Indeed, Snif has found a slew of successes with a wide range of past and present collaborators. Among them, creators Stephanie Suganami and Monet McMichael and author Alex Elle. “We have a couple of mega-collaborations for next year, and that’s a big part of the business,” Edwards said. “We look at what our competitive set is doing, and when they go right, we go left at every opportunity. That was the inspiration for Nonoses.”
That brand offers unexpected takes on gourmand scents, such as the hyper-realistic croissant-scented Crumb Couture, or Swede Tooth, inspired by candy. For Notewrks, the opportunity is just as demographic as it is olfactive. Taking cues from the body mist boom led by brands like Sol de Janeiro, Edwards said: “There’s no mass men’s fragrance like that. Men’s fragrances are a multimillion-dollar market that don’t have an accessible luxury option. We needed to make a brand that speaks to the male consumer at that price point and it needs to be the same quality of product.
“The olfactives within cologne hasn’t been revisited in a very long time. Everything is either very barbershop, clean fougère, tobacco-leather-smoky or super hyped-up woods. Notewrks is about taking some of the most successful scent profiles that exist within the feminine consumer space and reenvisioning them for a male shopper.”
Edwards thinks the connoisseurship among male fragrance buyers — particularly younger ones — is there to appreciate the scents.
“We are going after the Gen Alpha to Millennial consumers, and listen, we’re making a bet,” Edwards said. “We know that guys are shopping for more fragrance than they ever have.”
Clean Getaway, for example, highlights notes of apple, a clean laundry accord, rice, dublimolide, orcanox and amberwood. Sunny Is a Feeling features bergamot, mandarin, grapefruit, tonka bean, cedarwood and vetiver. On the gourmand front, Room for Dessert showcases strawberry, a crème brûlée accord, ambrette, cedarwood, vanilla and orcanox.
Added Riportella, “Each Notewrks cologne gets the same care, creativity, and quality you expect from Snif, just with room to play around with bolder, more traditionally ‘masculine’ notes (and even some less traditional notes that you wouldn’t necessarily expect in a cologne). The result is colognes that feel elevated, personal, and totally different.”

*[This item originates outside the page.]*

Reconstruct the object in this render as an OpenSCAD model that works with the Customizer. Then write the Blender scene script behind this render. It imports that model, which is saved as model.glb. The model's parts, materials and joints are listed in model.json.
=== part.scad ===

They all cater to key olfactive trends of the moment, with Clean Getaway being “a re-envisioning of what a skin scent could be for men,” Edwards said. “It’s all in the spirit of fun, the juices are insanely high quality, we’re formulating at really high price points. And we’re going to put it out there and see where it goes.”
Another insight Edwards mined was that men buy fragrance for themselves as much as women do the purchasing for men. “The other big insight was we wanted to toy-ify the brand. The bottles are colorful, there’s a very clear color profile for each guy when he reaches into his cabinet, and there’s a masculine feel with the stainless steel lids.”
Beyond that, each scent is getting its own playlist on Spotify.
“For men, we found this really interesting intersection between music and all the other areas that men consume,” Edwards said. “This overlap of fragrance and music is meant to have a whole bunch of different musical elements, from the name to the marketing all-around. Each scent will roll out with a playlist of songs to set the mood and the vibe. All of these make it very digestible for the guy to know which scent is meant for him.”